After having some issues with my 17-40 and having it to be repaired and then sent back again, I started testing my lenses in real world situations with some scientific reasoning/experiments. I was never much of a brick wall fan, so if it seemed to do what I wanted, I was OK - which is what got me into bother with the 17-40 after moving to FF.
But anyway, that's an aside, the one thing I really learned from all this is that each lens has a very definite set of characteristics that cannot be dumbed down into 1, 2 or even 3 numbers. Or even the center, mid center and a corner on a (flat) test chart.
For instance, no test chart or DxO score tells me how quickly the resolution of the 17-40 drops off compared to say a 24-105 at 24mm f11. (No, even a test chart does not).

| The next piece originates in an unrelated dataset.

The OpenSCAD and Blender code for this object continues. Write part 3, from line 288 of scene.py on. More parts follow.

In fact the more I actually look at real images, the less the lenses seem to be properly characterized buy the test scores even when I can see how those were obtained.

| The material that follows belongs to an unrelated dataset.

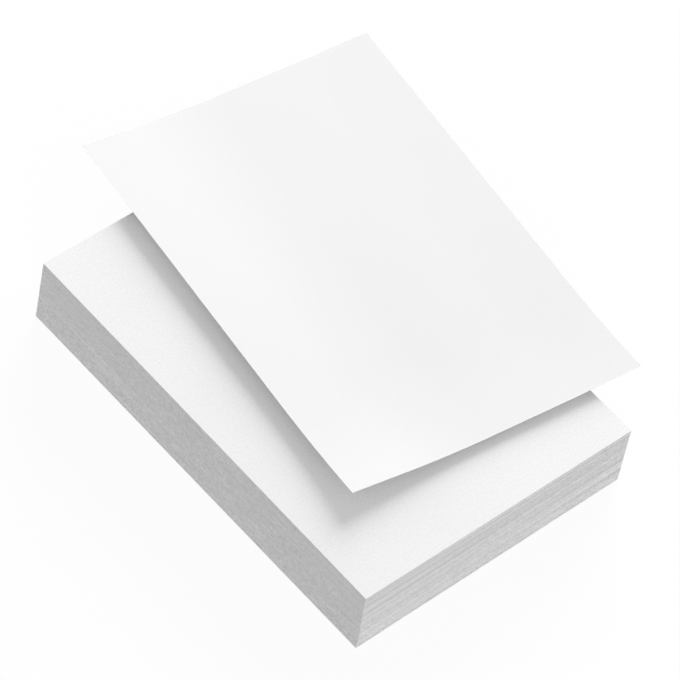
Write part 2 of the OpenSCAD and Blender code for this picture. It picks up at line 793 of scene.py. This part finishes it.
@dataclass
class Studio:
    """A white floor and soft light.

    The levels of the dome, key and fill are how bright each makes a white, level surface. The floor's
    grey is what the lights meet, and its glow is the share of plain white in what the camera sees.
    """

    floor_half: float = 6.0
    floor_grey: float = 0.12
    floor_glow: float = 0.93
    dome_level: float = 0.545
    key_level: float = 0.4
    key_lean: tuple[float, float] = (2.2, 1.4)
    key_width: float = math.radians(38)
    key_distance: float = 5.0
    fill_level: float = 0.05
    fill_lean: tuple[float, float] = (-6.5, -9.6)
    fill_width: float = math.radians(8)
    fill_distance: float = 10.0

    def _floor(self) -> None:
        """Lays the floor, which is seen as plain white with a part of the object's shadow on it."""
        material, graph = new_material("studio_floor")
        seen = self._seen(graph)
        colour = graph.blend(seen, grey(self.floor_grey), grey(1.0))
        lit = graph.node("ShaderNodeBsdfDiffuse", None, {"Color": colour}).outputs[0]
        glow = graph.node("ShaderNodeEmission", None, {"Color": grey(1.0), "Strength": 1.0}).outputs[0]
        shader = graph.node("ShaderNodeMixShader", None, {0: seen * self.floor_glow, 1: lit, 2: glow})
        graph.node("ShaderNodeOutputMaterial", None, {0: shader.outputs[0]})
        half = self.floor_half
        corners = [(-half, -half, 0), (half, -half, 0), (half, half, 0), (-half, half, 0)]
        mesh = bpy.data.meshes.new("studio_floor")
        mesh.from_pydata(corners, [], [(0, 1, 2, 3)])
        mesh.materials.append(material)
        floor = bpy.data.objects.new("studio_floor", mesh)
        bpy.context.scene.collection.objects.link(floor)

    @staticmethod
    def _seen(graph: Graph) -> Value:
        """Tells rays that show the background from light that the scene throws.

        Args:
            graph: The tree of a material or the world.

        Returns:
            1 for rays that show it, and 0 for others.
        """
        rays = graph.node("ShaderNodeLightPath").outputs
        camera, glossy = graph.value(rays["Is Camera Ray"]), graph.value(rays["Is Glossy Ray"])
        return camera.larger(glossy).larger(graph.value(rays["Is Transmission Ray"]))

    def _dome(self) -> None:
        """Sets the world's even light, which is plain white where it is seen."""
        world = bpy.data.worlds.new("studio_dome")
        world.use_nodes = True
        bpy.context.scene.world = world
        graph = Graph(world.node_tree)
        level = self.dome_level + (1 - self.dome_level) * self._seen(graph)
        shader = graph.node("ShaderNodeBackground", None, {"Color": grey(1.0), "Strength": level})
        graph.node("ShaderNodeOutputWorld", None, {0: shader.outputs[0]})

    @staticmethod
    def _hang(data: bpy.types.Light, towards: Vector, distance: float) -> None:
        """Hangs a lamp that points at the object.

        Args:
            data: The lamp's light.
            towards: The way to the lamp, as a unit vector.
            distance: How far off it hangs.
        """
        lamp = bpy.data.objects.new(data.name, data)
        lamp.rotation_mode = "QUATERNION"
        lamp.rotation_quaternion = towards.to_track_quat("Z", "Y")
        lamp.location = towards * distance
        bpy.context.scene.collection.objects.link(lamp)

    def _key(self) -> None:
        """Hangs the broad round lamp that throws the shadows, near enough to fade across the pile."""
        towards = Vector((*self.key_lean, 1.0)).normalized()
        radius = self.key_distance * math.tan(self.key_width / 2)
        data = bpy.data.lights.new("key_lamp", "AREA")
        data.shape = "DISK"
        data.size = 2 * radius
        data.energy = self.key_level * math.pi**2 * (radius**2 + self.key_distance**2) / towards.z
        self._hang(data, towards, self.key_distance)

    def _fill(self) -> None:
        """Hangs the far, low lamp that lights the sides which the key leaves dark."""
        towards = Vector((*self.fill_lean, 1.0)).normalized()
        data = bpy.data.lights.new("fill_lamp", "SUN")
        data.energy = self.fill_level * math.pi / towards.z
        data.angle = self.fill_width
        self._hang(data, towards, self.fill_distance)

    def build(self) -> None:
        """Builds the floor and the lights."""
        self._floor()
        self._dome()
        self._key()
        self._fill()
        view = bpy.context.scene.view_settings
        view.view_transform = "Standard"


@dataclass
class PhotoCamera:
    """The camera that took the photograph: far off, with a long lens and its head tilted."""

    aim: Point = (20.3 * MM, 15.6 * MM, 25 * MM)
    azimuth: float = math.radians(50.9)
    elevation: float = math.radians(51.7)
    roll: float = math.radians(12.67)
    distance: float = 3.347
    lens_mm: float = 295.0
    sensor_mm: float = 36.0
    near_clip: float = 0.1
    far_clip: float = 50.0

    def build(self) -> bpy.types.Object:
        """Sets the camera in its place.

        Returns:
            The scene's camera.
        """
        level = math.cos(self.elevation)
        back = Vector(
            (-math.sin(self.azimuth) * level, -math.cos(self.azimuth) * level, math.sin(self.elevation))
        )
        right = (-back).cross(Vector((0, 0, 1))).normalized()
        up = back.cross(right)
        rolled_up = up * math.cos(self.roll) - right * math.sin(self.roll)
        rolled_right = right * math.cos(self.roll) + up * math.sin(self.roll)
        data = bpy.data.cameras.new("photo_camera")
        data.lens = self.lens_mm
        data.sensor_width = self.sensor_mm
        data.clip_start = self.near_clip
        data.clip_end = self.far_clip
        camera = bpy.data.objects.new("photo_camera", data)
        axes = Matrix((rolled_right, rolled_up, back)).transposed().to_4x4()
        camera.matrix_world = Matrix.Translation(Vector(self.aim) + back * self.distance) @ axes
        bpy.context.scene.collection.objects.link(camera)
        bpy.context.scene.camera = camera
        return camera


def report(piece: bpy.types.Object) -> None:
    """Logs what a piece is made of.

    Args:
        piece: The finished piece.
    """
    mesh = piece.data
    mesh.calc_loop_triangles()
    size = [round(side / MM, 1) for side in piece.dimensions]
    log.info("%s: %d triangles, %s mm", piece.name, len(mesh.loop_triangles), size)


def main() -> None:
    """Builds the ream and its studio, and reports each piece."""
    logging.basicConfig(level=logging.INFO, format="%(name)s: %(message)s")
    PhotoCamera().build()
    Studio().build()
    finishes = Finishes.make()
    for part in (Pile(finishes), LooseSheet(finishes)):
        report(part.build())


if __name__ == "__main__":
    main()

Point is modern lenses are complicated, they have a lot of glass and a lot of corrective elements that make things that should be simple (like DOF) more complicated. Unless you are shooting wide open in the center or at f22 (no wait, not all lenses are the same at f22 despite the fact that every lens should be equally mushy from diffraction)........no, no not going there.
Blah. Rant over. DxO, photozone, blah. Maybe good for a quick general 'is this a lemon' glance, but even then I'm suspicious. All those numbers for people to read so much into, reminds me of the difference between precision and accuracy.